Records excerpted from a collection
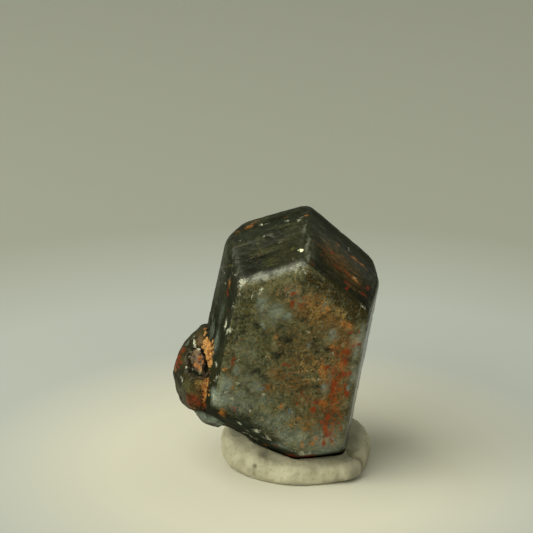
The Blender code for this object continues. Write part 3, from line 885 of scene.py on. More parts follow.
STAINS["upper_left_band"] = {
    # Partly painted shade: the dark band under the strip stands for the shade in the groove there.
    "dark": (
        (0.67, 0.32, 0.94, 0.3, -21, 0.7), (-1.28, 0.27, 1.82, 0.54, 5, 0.65),
        (-2.2, 0.73, 1.04, 0.41, -4, 0.9), (-0.62, 0.38, 0.92, 0.4, -14, 0.85),
        (0.69, 0.09, 0.66, 0.33, -35, 0.7),
    ),
    "olive": (
        (-1.88, 0.2, 1.3, 0.15, 5, 0.8),
    ),
    "orange": (
        (0.17, 1.47, 0.28, 0.19, -27, 0.8), (-0.35, 2, 0.34, 0.15, -21, 0.5),
        (1.01, 1.17, 0.27, 0.3, 0, 0.35), (-2.32, 1.29, 0.1, 0.16, 3, 0.5),
        (-3.64, 0.79, 0.11, 0.16, 35, 0.6),
    ),
    "pale": (
        (-0.69, 1.28, 0.16, 0.16, 0, 0.7), (-1.06, 1.19, 0.1, 0.16, 3, 0.5),
        (-2.33, 0.72, 0.13, 0.16, 0, 0.8), (-3.09, 0.25, 0.13, 0.15, 0, 0.8),
        (-3.23, 0.58, 0.11, 0.13, 0, 0.6),
    ),
}
STAINS["upper_right"] = {
    "brown": (
        (1.65, -1.23, 1.62, 0.84, 3, 0.55), (0.4, -1.8, 0.95, 0.63, 3, 0.5),
    ),
    "dark": (
        (3.72, -0.26, 0.96, 0.52, 0, 0.5), (4.21, -0.02, 0.19, 1.54, 16, 0.5),
    ),
    "olive": (
        (2.73, -0.6, 0.96, 0.63, 0, 0.4),
    ),
    "orange": (
        (2.18, -0.12, 0.2, 0.12, 3, 0.8), (0.56, -0.05, 0.34, 0.15, 3, 1),
        (0.01, -0.04, 0.21, 0.12, 3, 0.9), (-0.45, -0.12, 0.13, 0.11, 0, 0.6),
        (0.23, -1.61, 0.23, 0.14, -14, 1), (2.42, -2.74, 0.54, 0.31, 0, 0.15),
    ),
    "pale": (
        (0.21, -1.54, 0.14, 0.09, -14, 0.6), (-0.87, -2.95, 0.26, 0.13, 42, 0.5),
        (-1.19, -2.95, 0.2, 0.13, 42, 0.5),
    ),
    "red": (
        (2.97, -0.99, 0.14, 0.1, 0, 0.5), (2.7, -0.99, 0.11, 0.1, 0, 0.6),
        (2.38, -1.03, 0.13, 0.13, 0, 1), (2.94, -1.38, 0.14, 0.11, 0, 0.5),
        (3.08, -1.81, 0.11, 0.1, 0, 0.5), (1.51, -0.03, 0.28, 0.09, 0, 0.5),
        (0.96, -0.08, 0.21, 0.11, 0, 0.7), (1.68, -0.8, 0.21, 0.11, 0, 0.5),
        (1.37, -1.26, 0.28, 0.11, 0, 0.6), (1.71, -1.77, 0.35, 0.14, -3, 0.85),
        (2.08, -1.59, 0.14, 0.11, 0, 0.5), (1, -1.58, 0.33, 0.1, 8, 0.7),
        (0.65, -1.73, 0.2, 0.1, 8, 0.75), (0.84, -2.3, 0.21, 0.11, -7, 0.9),
        (0.49, -2.27, 0.14, 0.11, -7, 0.8), (0.6, -2.66, 0.2, 0.1, -20, 1),
        (0.34, -0.76, 0.15, 0.13, 0, 0.5), (-0.35, -1.61, 0.14, 0.1, 0, 0.5),
        (-0.73, -2.15, 0.22, 0.12, -7, 1), (-0.49, -2.08, 0.14, 0.1, -7, 0.7),
        (-0.93, -1.4, 0.13, 0.15, 0, 1), (3.5, -2.92, 0.26, 0.15, 8, 0.45),
    ),
}
STAINS["upper_right_band"] = {
    "dark": (
        (1.26, 0.3, 1.95, 0.78, -1, 0.5),
    ),
    "pale": (
        (1.19, 0.52, 0.34, 0.08, -86, 0.7),
    ),
}
count = sum(len(dabs) for kinds in STAINS.values() for dabs in kinds.values())
print(count, "stains on the large crystal")

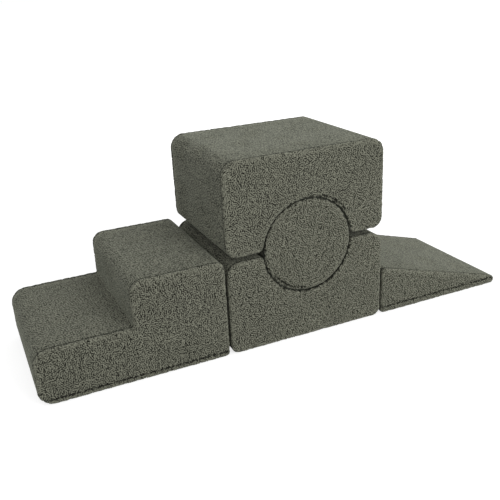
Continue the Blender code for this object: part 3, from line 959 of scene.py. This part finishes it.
def build_module(module, bends, materials, turn=None, strip_seam=None, **edges):
    """All the soft pieces of one module. Turn is the sum of its two heights if it is turned over,
    and strip_seam is where a boxing strip that goes all round meets itself. Edges are the creases
    and the rim of its front panel."""
    name = module["name"]
    seed = MODULE_SEEDS[name]
    front, back = module["front"], module["back"]
    outlines = {}
    for label, spacing in (("fine", FINE), ("medium", MEDIUM), ("coarse", COARSE)):
        outline = trace(bends, spacing)
        outlines[label] = outline if turn is None else turned_over(outline, turn)
    if strip_seam is None:
        run = trace(bends, MEDIUM, closed=False)
    else:
        run = opened_at(outlines["medium"], strip_seam)
    tape_low, tape_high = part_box(name + "_zip_tape")
    slot = flat_corners(tape_low, tape_high, GAP)
    front_node, back_node, strip_node = (name + "_" + part for part in module["panels"])
    seam = SEAM_SET + GAP
    covers = {
        front_node: make_panel(
            front_node + "_pile", outlines["fine"], front, 1, FINE, seed, **edges
        ),
        back_node: make_panel(
            back_node + "_pile", outlines["medium"], back, -1, MEDIUM, seed + BACK_SEED, slot
        ),
        strip_node: make_strip(
            strip_node + "_pile", run, front + seam, back - seam, MEDIUM, seed + STRIP_SEED
        ),
    }
    for node, cover in covers.items():
        dress(cover, name, "teddy_fabric", materials["teddy"], node)
    core = make_foam(name + "_foam", outlines["coarse"], front, back)
    dress(core, name, "foam", materials["foam"], name + "_foam_core")
    tape = make_zip(name + "_zip_coil", tape_low, tape_high)
    dress(tape, name, "zip_tape", materials["tape"], name + "_zip_tape")
    if name + "_bottom_panel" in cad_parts:
        bottom = make_bottom(name + "_bottom_cloth", *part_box(name + "_bottom_panel"))
        dress(bottom, name, "bottom_fabric", materials["bottom"], name + "_bottom_panel")
    for part in ("_zip_slider", "_zip_pull"):
        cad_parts[name + part].data.materials.clear()
        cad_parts[name + part].data.materials.append(materials["metal"])


def module_box(name, front="front_panel", back="back_panel", strip="boxing_strip"):
    """A module's outer faces, read from the frame."""
    low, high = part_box(name + "_" + strip)
    return {
        "name": name,
        "panels": (front, back, strip),
        "left": low.x,
        "right": high.x,
        "bottom": low.z,
        "top": high.z,
        "front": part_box(name + "_" + front)[0].y,
        "back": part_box(name + "_" + back)[1].y,
    }


def floor_seam(module, rise):
    """The seam that joins a front panel to the bottom, pulled up a little above the floor."""
    return straight((module["left"], rise), (module["right"], rise))


def build_climber(materials):
    """The five modules, each from its own profile."""
    stairs = module_box("stairs")
    base = module_box("base_block")
    top = module_box("top_block")
    roller = module_box("roller", "front_disc", "back_disc", "wrap")
    slope = module_box("ramp")
    radius = (roller["right"] - roller["left"]) / 2
    roller_x = (roller["right"] + roller["left"]) / 2
    roller_z = (roller["top"] + roller["bottom"]) / 2
    notch = radius + NOTCH_EASE

    bends = stairs_bends(stairs["left"], stairs["right"], stairs["top"])
    build_module(stairs, bends, materials, creases=[floor_seam(stairs, STAIRS_SEAM_RISE)])

    notch_z = base["top"] + NOTCH_RISE
    bends = notched_bends(
        base["left"], base["right"], base["top"], notch_z, notch,
        BASE_FOOT_RADIUS, BASE_SHOULDER_RADIUS, BASE_LIP_RADIUS,
    )
    # The ring round the roller, where each touching front panel gets painted shade at its rim.
    ring = curved(roller_x, roller_z, radius + NOTCH_EASE / 2)
    build_module(base, bends, materials, rim=ring)

    height = top["top"] - top["bottom"]
    notch_z = roller_z - (NOTCH_EASE - GAP)
    bends = notched_bends(
        top["left"], top["right"], height, top["top"] - notch_z, notch,
        TOP_CROWN_RADIUS, TOP_UNDER_RADIUS, TOP_LIP_RADIUS,
    )
    crown = (roller_x, notch_z + notch)
    seam = curved(roller_x, notch_z, notch + NOTCH_SEAM_OUTSET, *NOTCH_SEAM_ARC)
    build_module(
        top, bends, materials, turn=top["top"], strip_seam=crown, creases=[seam], rim=ring
    )

    full_turn = [bend(roller_x, roller_z, radius, -90, 270 - ROLLER_STEP)]
    seam = curved(roller_x, roller_z, radius - DISC_SEAM_INSET, *DISC_SEAM_ARC)
    foot = (roller_x, roller_z - radius)
    build_module(roller, full_turn, materials, strip_seam=foot, creases=[seam], rim=ring)

    bends = ramp_bends(slope["left"], slope["right"], slope["top"])
    build_module(slope, bends, materials, creases=[floor_seam(slope, RAMP_SEAM_RISE)])


# Studio


def add_camera():
    """The camera of the photograph, turned right of +Y, tipped down and rolled a little."""
    forward = Vector((
        math.sin(CAMERA_YAW) * math.cos(CAMERA_PITCH),
        math.cos(CAMERA_YAW) * math.cos(CAMERA_PITCH),
        -math.sin(CAMERA_PITCH),
    ))
    level = Vector((math.cos(CAMERA_YAW), -math.sin(CAMERA_YAW), 0.0))
    over = level.cross(forward)
    right = level * math.cos(CAMERA_ROLL) + over * math.sin(CAMERA_ROLL)
    up = over * math.cos(CAMERA_ROLL) - level * math.sin(CAMERA_ROLL)
    data = bpy.data.cameras.new("camera")
    data.sensor_width = SENSOR
    data.lens = LENS
    data.clip_end = CLIP_END
    camera = linked("camera", data)
    turn = Matrix((right, up, -forward)).transposed().to_4x4()
    camera.matrix_world = Matrix.Translation(CAMERA_PLACE) @ turn
    bpy.context.scene.camera = camera


def add_light(name, place, target, size, power):
    """A square soft box aimed at a point."""
    data = bpy.data.lights.new(name, "AREA")
    data.shape = "SQUARE"
    data.size = size
    data.energy = power
    light = linked(name, data)
    light.location = place
    light.rotation_euler = (Vector(target) - Vector(place)).to_track_quat("-Z", "Y").to_euler()


def seen_directly(tree):
    """1 for rays from the camera, mirrors and glass, which see the white background."""
    path = tree.nodes.new("ShaderNodeLightPath")
    camera, glossy = path.outputs["Is Camera Ray"], path.outputs["Is Glossy Ray"]
    either = calculated(tree, "MAXIMUM", camera, glossy)
    return calculated(tree, "MAXIMUM", either, path.outputs["Is Transmission Ray"])


def add_world():
    """White where it is seen, and a plain grey light elsewhere."""
    world = bpy.data.worlds.new("studio")
    bpy.context.scene.world = world
    world.use_nodes = True
    tree = world.node_tree
    background = tree.nodes["Background"]
    background.inputs["Color"].default_value = WHITE
    seen = seen_directly(tree)
    unseen = calculated(tree, "SUBTRACT", 1.0, seen)
    lit = calculated(tree, "MULTIPLY", unseen, AMBIENT)
    tree.links.new(calculated(tree, "ADD", lit, seen), background.inputs["Strength"])


def add_floor():
    """A wide pale floor that keeps the climber's shadow and turns white further out."""
    mesh = bpy.data.meshes.new("floor")
    reach = FLOOR_REACH
    corners = [(-reach, -reach, 0), (reach, -reach, 0), (reach, reach, 0), (-reach, reach, 0)]
    mesh.from_pydata(corners, [], [(0, 1, 2, 3)])
    floor = linked("floor", mesh)
    material, tree, shader = new_material("pale_floor", roughness=1.0, specular=0.0)
    set_inputs(shader, {"Base Color": (*FLOOR_COLOUR, 1.0), "Emission Color": WHITE})
    place = tree.nodes.new("ShaderNodeTexCoord")
    far = tree.nodes.new("ShaderNodeVectorMath")
    far.operation = "LENGTH"
    tree.links.new(place.outputs["Object"], far.inputs[0])
    outward = tree.nodes.new("ShaderNodeMapRange")
    ends = {"From Min": NEAR_FLOOR, "From Max": FAR_FLOOR, "To Min": NEAR_GLOW, "To Max": FAR_GLOW}
    set_inputs(outward, ends)
    tree.links.new(far.outputs["Value"], outward.inputs["Value"])
    glow = calculated(tree, "MULTIPLY", seen_directly(tree), outward.outputs["Result"])
    tree.links.new(glow, shader.inputs["Emission Strength"])
    mesh.materials.append(material)


add_camera()
add_world()
add_floor()
for light in LIGHTS:
    add_light(*light)
bpy.context.scene.view_settings.view_transform = "Standard"

build_climber({
    "teddy": teddy_material(),
    "bottom": woven_material("bottom_weave", BOTTOM_GREEN, BOTTOM_THREADS),
    "tape": woven_material("zip_tape_weave", TAPE_GREEN, TAPE_THREADS),
    "foam": foam_material(),
    "metal": metal_material(),
})
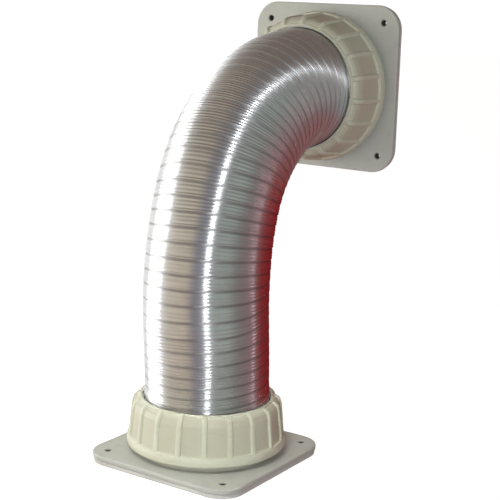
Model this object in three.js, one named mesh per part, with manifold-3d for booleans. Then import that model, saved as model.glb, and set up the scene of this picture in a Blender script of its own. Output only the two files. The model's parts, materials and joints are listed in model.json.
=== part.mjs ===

## SET EXERCISE:
Find the lines with the string "metal" and reproduce them.

## TASK ANSWER:
        cad_parts[name + part].data.materials.append(materials["metal"])
    "metal": metal_material(),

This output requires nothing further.